Thursday, 7 July 2011

Faces III allows you to participate in short online psychology experiments looking at the traits people find attractive in faces and voices. 

Supposedly, given enough data, they'll be able to provide the world with information on the following:
Being not quite sure how this will benefit the world, we do acknowledge that a fascination for faces is deeply felt by just about everyone.

One gazes into the face of a loved one and pretty much sees what they want to see.   Often loved ones are a mirror reflecting back on ourselves.  In their eyes we see the best in ourselves.

Looking up the history of portraiture, it was interesting to find out that early man did not draw pictures of themselves.  "Before recorded history, the notion of leaving behind a visual record of one’s own life for the purposes of posterity was quite remote."  Ancient drawings were of animals and "the first humans to be represented in art as the central subject of a work were pregnant women, or fertility Goddesses."  It wasn't until Egypt flourished with "monarchs who controlled vast regions of land" that the face of art changed.  "In most ancient cultures, the only human figures depicted in art were heavenly bodies, entities to be worshiped and revered. It wasn't until there were living Pharaohs in Egypt that were given God-like status, that historic portraiture began."

In 1900 the Kodak Brownie box roll-film camera was introduced and it then became possible for the "masses" to keep memories of their lives and loved ones. 

Latin America "has a long and rich tradition of portraiture. In its countries, as elsewhere, portraits have preserved the likenesses of individuals both living and dead, bolstered the social standing of the aristocracy, marked the deeds of the mighty, recorded rites of passage, and established and preserved the historical record."

The ancients with their great need simply to cope with survival, had no thoughts of preserving memories of themselves.  It took humongous egos to come up with that thought.  
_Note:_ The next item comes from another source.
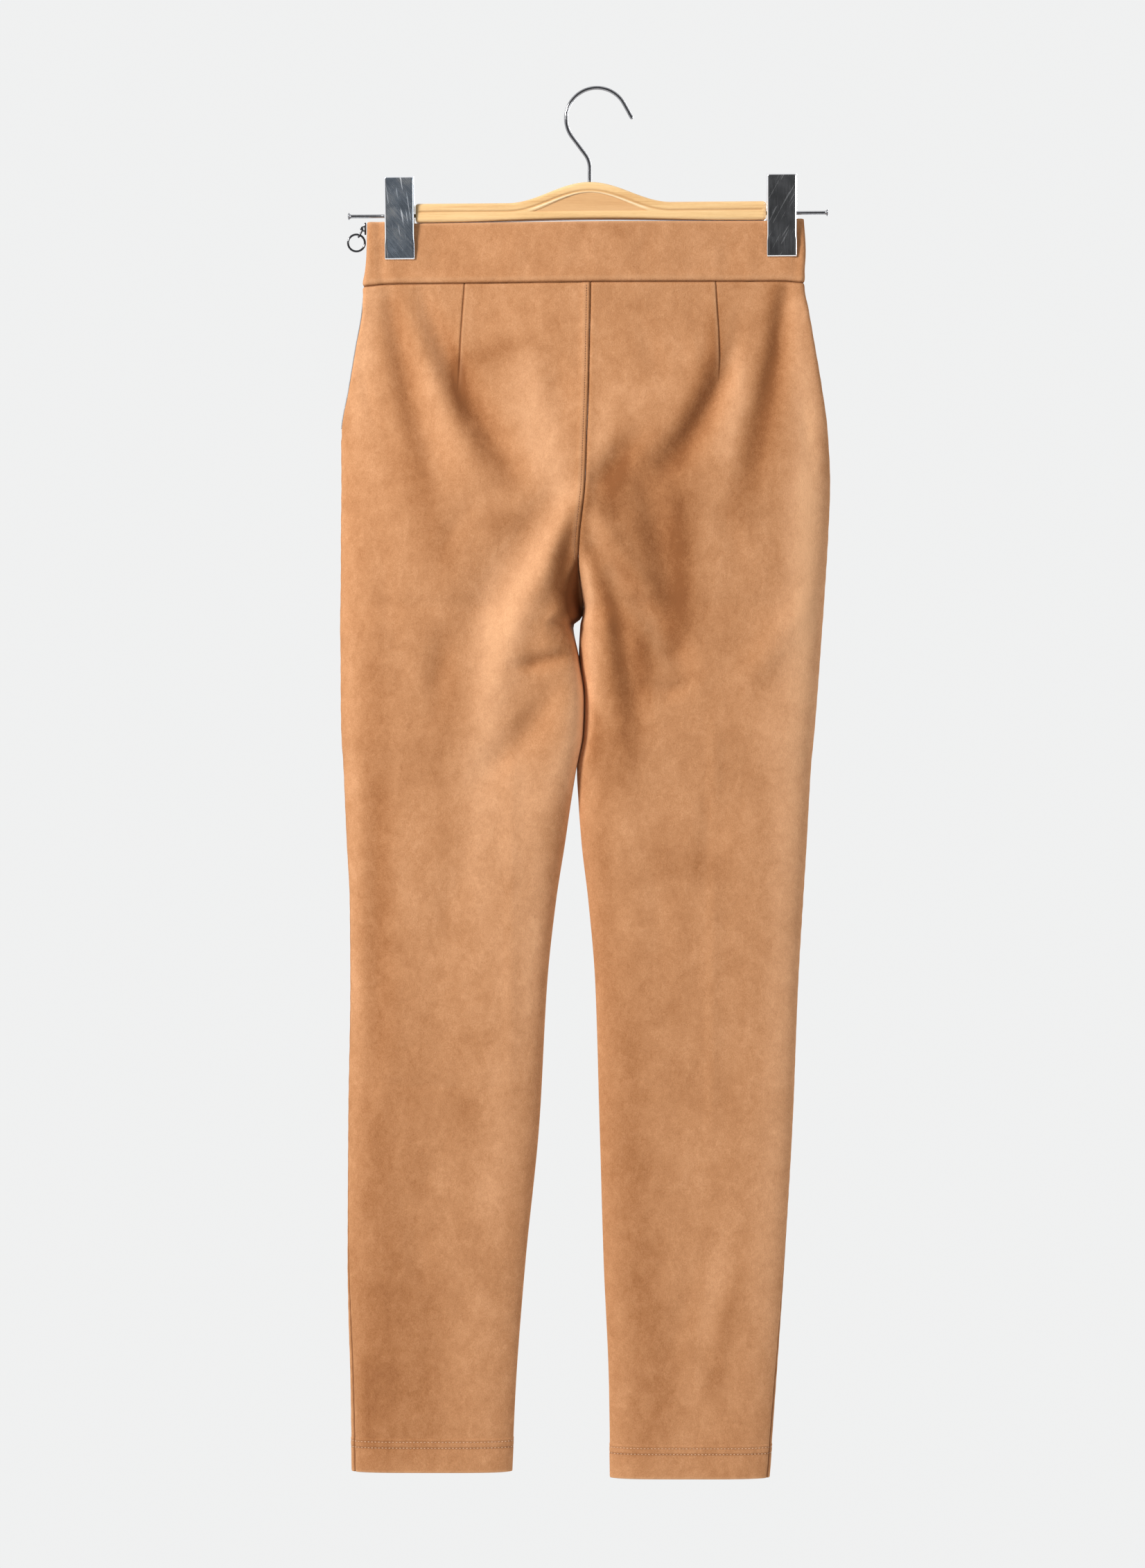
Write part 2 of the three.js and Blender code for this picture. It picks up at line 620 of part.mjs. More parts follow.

Portraiture, once only for the well-to-do, then became available to all through photography, as a natural leveler. 

Classic monsters were written about and displayed in art as allegories for the very real monsters that individuals and societies face.   They are also intended as warnings of the need for constant vigilance against menaces that attack individuals and societies. 

Faces therefore remind us of things loved and things feared. 


We keep pictures of loved ones and look at them from time to time and remember more clearly past lives; the faces of people who formed us and filled our lives, the good and the bad, the beautiful, the sublime and the ugly. 

Plugging "memories through photography" into Google brought up only sites that offered photography services.  

Nothing on page 1 that spoke to the fragility of memory and the great comfort of bringing a face to the forefront that perhaps had been fading. 


Counselors and teachers sometimes use 42 Feeling Faces Cards like emotional flash cards to help individuals identify emotions and to share important thoughts about feelings.

These cards, originally intended for children, visually display the emotions that even adults continue to have trouble spotting.  


Methinks the ego of the pharaohs has not necessarily continued to the portraiture and remembrances we hold dear now.  The comfort provided in looking back at loved ones forever gone is not the same as delusional egos likening themselves to gods and forces of nature. 


It's important to remember the monsters and caricatures that we can so easily turn into and these are helpfully displayed in graffiti, fashion photography, films, magazines and on the web.  


But it's also important to remember the faces that formed us and mean something to us; that give us stability and provided love. 

 These "good" faces are the faces that keep us safe.